** Start of Input records **

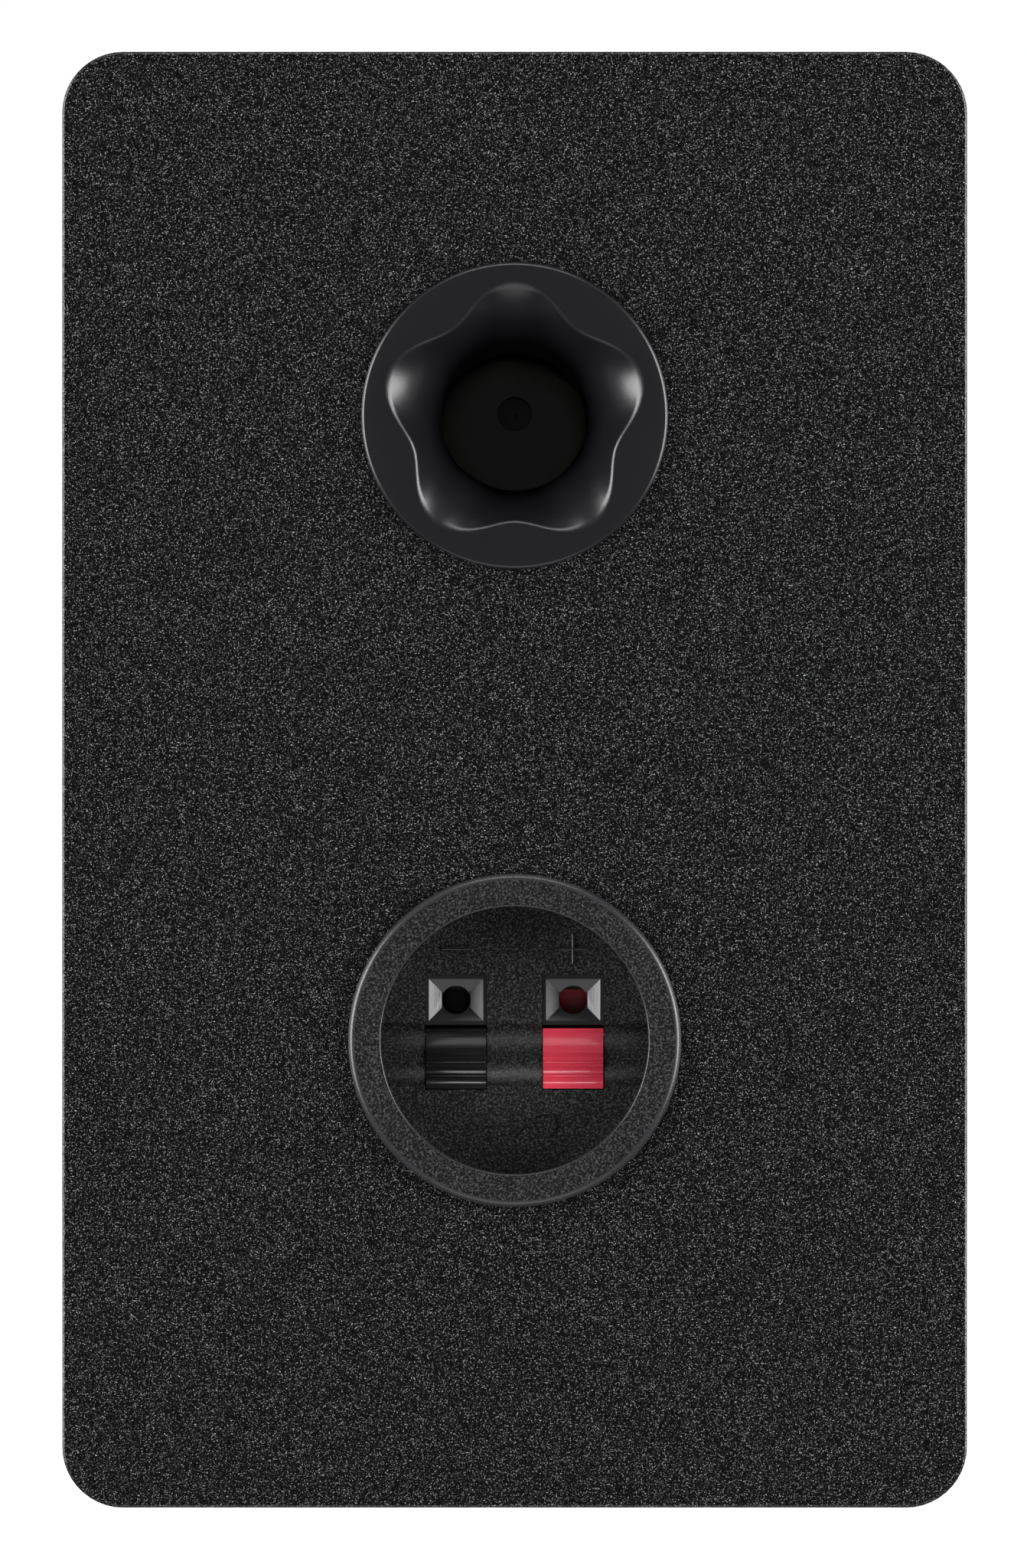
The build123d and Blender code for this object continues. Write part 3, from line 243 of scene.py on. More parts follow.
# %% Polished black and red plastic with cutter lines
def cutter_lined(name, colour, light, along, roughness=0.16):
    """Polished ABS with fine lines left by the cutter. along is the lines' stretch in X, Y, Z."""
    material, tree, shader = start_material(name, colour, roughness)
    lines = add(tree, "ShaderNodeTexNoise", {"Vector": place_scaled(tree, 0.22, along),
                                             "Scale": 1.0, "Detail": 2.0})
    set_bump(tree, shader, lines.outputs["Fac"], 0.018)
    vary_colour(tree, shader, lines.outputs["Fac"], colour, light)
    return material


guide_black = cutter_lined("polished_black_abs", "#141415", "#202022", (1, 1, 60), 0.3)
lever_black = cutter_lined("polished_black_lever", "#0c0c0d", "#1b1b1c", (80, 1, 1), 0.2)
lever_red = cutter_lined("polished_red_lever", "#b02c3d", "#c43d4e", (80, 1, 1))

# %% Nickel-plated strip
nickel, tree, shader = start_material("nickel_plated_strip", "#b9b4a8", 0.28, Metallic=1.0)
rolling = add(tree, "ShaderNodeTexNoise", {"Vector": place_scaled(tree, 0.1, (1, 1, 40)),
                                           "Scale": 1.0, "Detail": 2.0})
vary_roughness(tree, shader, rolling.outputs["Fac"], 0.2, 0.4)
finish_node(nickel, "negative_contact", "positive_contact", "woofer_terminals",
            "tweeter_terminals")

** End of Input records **
** Start of Input records **

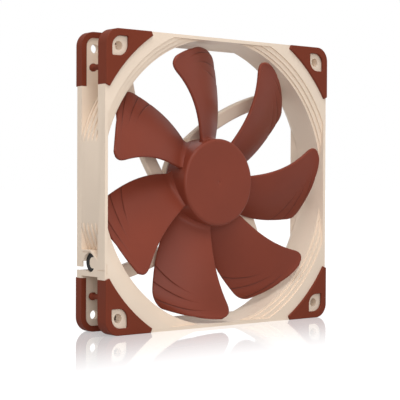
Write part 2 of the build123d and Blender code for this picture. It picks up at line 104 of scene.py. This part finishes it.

** End of Input records **
** Start of Input records **

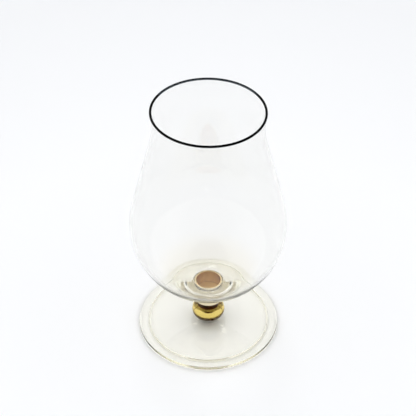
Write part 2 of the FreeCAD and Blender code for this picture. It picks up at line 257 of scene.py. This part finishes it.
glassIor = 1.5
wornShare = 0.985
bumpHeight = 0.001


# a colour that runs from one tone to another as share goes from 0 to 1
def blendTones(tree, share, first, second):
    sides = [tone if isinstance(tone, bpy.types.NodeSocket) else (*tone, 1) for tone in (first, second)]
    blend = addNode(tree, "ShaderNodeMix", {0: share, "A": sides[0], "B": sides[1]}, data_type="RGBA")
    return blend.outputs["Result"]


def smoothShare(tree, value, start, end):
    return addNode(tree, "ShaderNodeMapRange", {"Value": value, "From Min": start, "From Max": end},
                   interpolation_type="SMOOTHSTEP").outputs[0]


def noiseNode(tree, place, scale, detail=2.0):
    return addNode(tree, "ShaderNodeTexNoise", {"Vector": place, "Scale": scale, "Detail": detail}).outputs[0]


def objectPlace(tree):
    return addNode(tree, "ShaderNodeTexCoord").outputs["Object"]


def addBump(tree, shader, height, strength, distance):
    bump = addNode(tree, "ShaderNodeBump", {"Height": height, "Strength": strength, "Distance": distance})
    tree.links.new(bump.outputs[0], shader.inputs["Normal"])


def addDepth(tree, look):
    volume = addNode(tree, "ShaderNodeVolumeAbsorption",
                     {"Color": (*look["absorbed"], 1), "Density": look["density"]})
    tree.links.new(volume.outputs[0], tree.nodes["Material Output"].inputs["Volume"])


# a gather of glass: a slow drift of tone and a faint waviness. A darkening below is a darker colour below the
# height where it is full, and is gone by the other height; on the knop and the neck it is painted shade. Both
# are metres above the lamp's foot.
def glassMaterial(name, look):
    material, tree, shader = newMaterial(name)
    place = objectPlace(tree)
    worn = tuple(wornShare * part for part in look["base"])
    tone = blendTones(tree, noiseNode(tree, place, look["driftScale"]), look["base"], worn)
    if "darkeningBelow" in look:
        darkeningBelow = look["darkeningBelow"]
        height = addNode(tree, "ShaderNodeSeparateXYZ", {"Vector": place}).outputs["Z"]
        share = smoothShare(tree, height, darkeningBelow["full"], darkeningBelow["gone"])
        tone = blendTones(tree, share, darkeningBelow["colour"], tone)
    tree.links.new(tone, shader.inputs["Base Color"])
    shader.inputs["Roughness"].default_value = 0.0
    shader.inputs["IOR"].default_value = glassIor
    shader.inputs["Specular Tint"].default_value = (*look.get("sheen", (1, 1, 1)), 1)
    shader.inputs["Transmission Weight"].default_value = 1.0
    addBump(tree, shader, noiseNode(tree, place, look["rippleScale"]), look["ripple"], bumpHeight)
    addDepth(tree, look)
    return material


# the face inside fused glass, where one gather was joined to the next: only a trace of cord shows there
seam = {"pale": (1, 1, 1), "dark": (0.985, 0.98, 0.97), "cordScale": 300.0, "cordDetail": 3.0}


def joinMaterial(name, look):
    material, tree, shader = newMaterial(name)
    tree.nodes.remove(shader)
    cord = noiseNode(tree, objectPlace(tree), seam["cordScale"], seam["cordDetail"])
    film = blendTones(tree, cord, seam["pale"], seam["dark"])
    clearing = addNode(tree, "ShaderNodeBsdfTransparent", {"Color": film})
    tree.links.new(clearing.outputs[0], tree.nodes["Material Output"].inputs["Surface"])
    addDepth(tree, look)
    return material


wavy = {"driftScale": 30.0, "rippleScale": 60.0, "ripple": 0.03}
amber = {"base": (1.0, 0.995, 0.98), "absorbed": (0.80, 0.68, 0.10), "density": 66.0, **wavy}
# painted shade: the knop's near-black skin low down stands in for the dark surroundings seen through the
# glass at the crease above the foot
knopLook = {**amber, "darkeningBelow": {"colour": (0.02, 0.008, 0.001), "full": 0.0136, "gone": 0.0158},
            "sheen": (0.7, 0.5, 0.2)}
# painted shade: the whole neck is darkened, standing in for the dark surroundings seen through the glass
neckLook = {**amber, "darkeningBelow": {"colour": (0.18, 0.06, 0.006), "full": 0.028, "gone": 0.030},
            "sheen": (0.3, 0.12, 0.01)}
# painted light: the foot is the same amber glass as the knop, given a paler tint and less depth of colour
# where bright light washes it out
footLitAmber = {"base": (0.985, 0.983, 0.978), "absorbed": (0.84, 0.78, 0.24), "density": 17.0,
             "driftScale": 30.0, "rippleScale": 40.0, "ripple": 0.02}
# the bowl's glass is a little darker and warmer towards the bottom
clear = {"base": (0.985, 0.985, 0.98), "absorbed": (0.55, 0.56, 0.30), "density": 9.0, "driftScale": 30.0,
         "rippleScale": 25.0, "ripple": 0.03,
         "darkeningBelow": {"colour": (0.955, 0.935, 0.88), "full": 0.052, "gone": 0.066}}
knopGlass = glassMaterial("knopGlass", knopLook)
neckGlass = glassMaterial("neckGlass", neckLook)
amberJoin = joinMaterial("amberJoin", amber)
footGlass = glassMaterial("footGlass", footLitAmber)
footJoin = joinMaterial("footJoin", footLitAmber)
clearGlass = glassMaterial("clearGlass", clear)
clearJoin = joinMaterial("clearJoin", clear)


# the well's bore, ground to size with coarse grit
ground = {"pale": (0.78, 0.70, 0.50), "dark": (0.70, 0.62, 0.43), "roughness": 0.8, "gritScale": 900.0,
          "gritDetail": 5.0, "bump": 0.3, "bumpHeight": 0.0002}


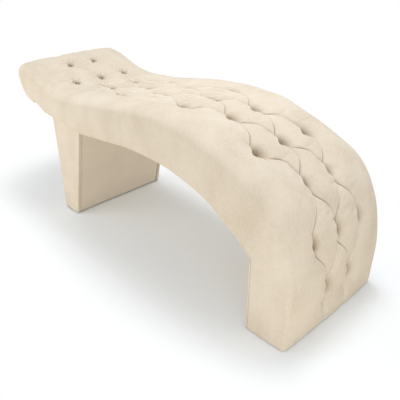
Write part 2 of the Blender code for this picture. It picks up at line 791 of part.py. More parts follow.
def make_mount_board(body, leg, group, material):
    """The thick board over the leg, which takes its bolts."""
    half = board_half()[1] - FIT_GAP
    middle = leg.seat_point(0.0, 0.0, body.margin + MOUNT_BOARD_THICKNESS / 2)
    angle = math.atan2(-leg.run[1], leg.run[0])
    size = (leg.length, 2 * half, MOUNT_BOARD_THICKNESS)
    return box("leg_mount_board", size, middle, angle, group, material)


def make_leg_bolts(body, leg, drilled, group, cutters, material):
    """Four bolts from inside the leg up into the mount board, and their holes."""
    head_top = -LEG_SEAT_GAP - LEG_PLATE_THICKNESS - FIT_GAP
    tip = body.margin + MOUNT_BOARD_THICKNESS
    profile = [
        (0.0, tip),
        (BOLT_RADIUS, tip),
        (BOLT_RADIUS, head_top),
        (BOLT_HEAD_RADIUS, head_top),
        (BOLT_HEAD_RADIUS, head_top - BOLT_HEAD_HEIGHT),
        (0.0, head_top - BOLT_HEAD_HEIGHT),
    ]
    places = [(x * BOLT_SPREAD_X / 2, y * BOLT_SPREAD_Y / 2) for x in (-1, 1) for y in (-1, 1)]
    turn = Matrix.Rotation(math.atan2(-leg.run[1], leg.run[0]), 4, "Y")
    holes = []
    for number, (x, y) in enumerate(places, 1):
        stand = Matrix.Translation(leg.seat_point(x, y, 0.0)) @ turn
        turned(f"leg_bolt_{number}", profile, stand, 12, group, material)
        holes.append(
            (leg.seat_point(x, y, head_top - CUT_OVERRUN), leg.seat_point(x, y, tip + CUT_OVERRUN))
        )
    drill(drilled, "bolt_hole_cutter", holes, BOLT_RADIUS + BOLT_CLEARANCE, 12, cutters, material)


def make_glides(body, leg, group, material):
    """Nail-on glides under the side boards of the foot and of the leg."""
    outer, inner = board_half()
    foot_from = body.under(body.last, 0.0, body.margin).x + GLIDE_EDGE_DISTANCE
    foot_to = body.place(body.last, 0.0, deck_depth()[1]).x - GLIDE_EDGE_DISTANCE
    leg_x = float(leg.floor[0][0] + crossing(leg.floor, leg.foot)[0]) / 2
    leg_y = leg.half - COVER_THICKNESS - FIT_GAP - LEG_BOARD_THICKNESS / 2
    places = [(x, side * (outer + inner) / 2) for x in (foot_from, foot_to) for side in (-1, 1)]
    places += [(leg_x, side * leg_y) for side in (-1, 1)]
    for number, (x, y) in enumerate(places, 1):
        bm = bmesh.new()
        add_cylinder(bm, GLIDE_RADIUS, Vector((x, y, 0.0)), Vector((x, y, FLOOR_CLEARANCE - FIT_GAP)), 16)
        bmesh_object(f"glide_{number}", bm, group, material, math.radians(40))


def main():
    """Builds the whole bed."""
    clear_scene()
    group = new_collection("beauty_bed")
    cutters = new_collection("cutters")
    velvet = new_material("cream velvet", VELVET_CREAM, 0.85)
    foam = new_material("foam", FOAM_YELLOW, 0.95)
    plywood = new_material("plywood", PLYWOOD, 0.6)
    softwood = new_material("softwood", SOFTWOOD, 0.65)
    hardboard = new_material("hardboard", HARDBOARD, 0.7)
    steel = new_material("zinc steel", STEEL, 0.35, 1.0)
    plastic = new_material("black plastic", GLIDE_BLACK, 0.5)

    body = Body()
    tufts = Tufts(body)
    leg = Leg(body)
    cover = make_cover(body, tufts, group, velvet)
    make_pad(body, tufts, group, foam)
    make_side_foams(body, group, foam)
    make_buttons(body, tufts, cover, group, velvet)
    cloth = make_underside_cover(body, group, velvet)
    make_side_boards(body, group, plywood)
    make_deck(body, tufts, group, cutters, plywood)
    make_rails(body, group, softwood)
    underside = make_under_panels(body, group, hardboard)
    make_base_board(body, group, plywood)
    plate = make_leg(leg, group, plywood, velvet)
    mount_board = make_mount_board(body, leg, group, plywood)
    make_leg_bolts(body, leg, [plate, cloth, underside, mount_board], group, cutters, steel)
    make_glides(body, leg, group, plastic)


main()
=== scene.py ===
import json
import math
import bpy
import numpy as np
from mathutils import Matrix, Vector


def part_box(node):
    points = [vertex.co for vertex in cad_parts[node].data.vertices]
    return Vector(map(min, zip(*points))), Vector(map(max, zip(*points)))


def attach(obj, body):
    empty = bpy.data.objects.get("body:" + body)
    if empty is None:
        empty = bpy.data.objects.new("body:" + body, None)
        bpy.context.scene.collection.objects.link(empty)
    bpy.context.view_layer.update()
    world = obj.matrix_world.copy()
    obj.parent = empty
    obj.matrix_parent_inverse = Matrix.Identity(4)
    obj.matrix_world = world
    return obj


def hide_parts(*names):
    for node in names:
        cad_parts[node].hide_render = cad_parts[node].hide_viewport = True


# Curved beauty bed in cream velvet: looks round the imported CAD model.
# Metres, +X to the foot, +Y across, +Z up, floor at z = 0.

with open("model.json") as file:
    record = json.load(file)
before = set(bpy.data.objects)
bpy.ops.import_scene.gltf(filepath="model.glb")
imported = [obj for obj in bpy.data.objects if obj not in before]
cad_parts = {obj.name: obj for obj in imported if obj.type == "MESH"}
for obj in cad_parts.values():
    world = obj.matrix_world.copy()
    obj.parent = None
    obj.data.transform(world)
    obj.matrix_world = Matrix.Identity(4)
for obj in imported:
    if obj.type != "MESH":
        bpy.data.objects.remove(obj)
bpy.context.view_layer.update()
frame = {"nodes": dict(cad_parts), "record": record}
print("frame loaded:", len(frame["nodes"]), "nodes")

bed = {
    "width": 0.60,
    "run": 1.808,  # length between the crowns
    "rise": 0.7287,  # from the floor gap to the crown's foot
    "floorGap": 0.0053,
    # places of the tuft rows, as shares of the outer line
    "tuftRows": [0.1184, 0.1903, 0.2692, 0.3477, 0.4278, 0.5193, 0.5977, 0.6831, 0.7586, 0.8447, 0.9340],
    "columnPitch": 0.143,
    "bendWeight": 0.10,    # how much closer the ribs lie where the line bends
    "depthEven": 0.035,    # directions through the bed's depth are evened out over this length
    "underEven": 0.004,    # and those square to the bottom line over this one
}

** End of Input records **

• [Task goal]:
Print exactly the lines from the one containing "points = [vertex.co" to the one containing "cad_parts[node].hide_render = cad_parts[node].hide_viewport", both included, and nothing else.

• [Result]:
    points = [vertex.co for vertex in cad_parts[node].data.vertices]
    return Vector(map(min, zip(*points))), Vector(map(max, zip(*points)))


def attach(obj, body):
    empty = bpy.data.objects.get("body:" + body)
    if empty is None:
        empty = bpy.data.objects.new("body:" + body, None)
        bpy.context.scene.collection.objects.link(empty)
    bpy.context.view_layer.update()
    world = obj.matrix_world.copy()
    obj.parent = empty
    obj.matrix_parent_inverse = Matrix.Identity(4)
    obj.matrix_world = world
    return obj


def hide_parts(*names):
    for node in names:
        cad_parts[node].hide_render = cad_parts[node].hide_viewport = True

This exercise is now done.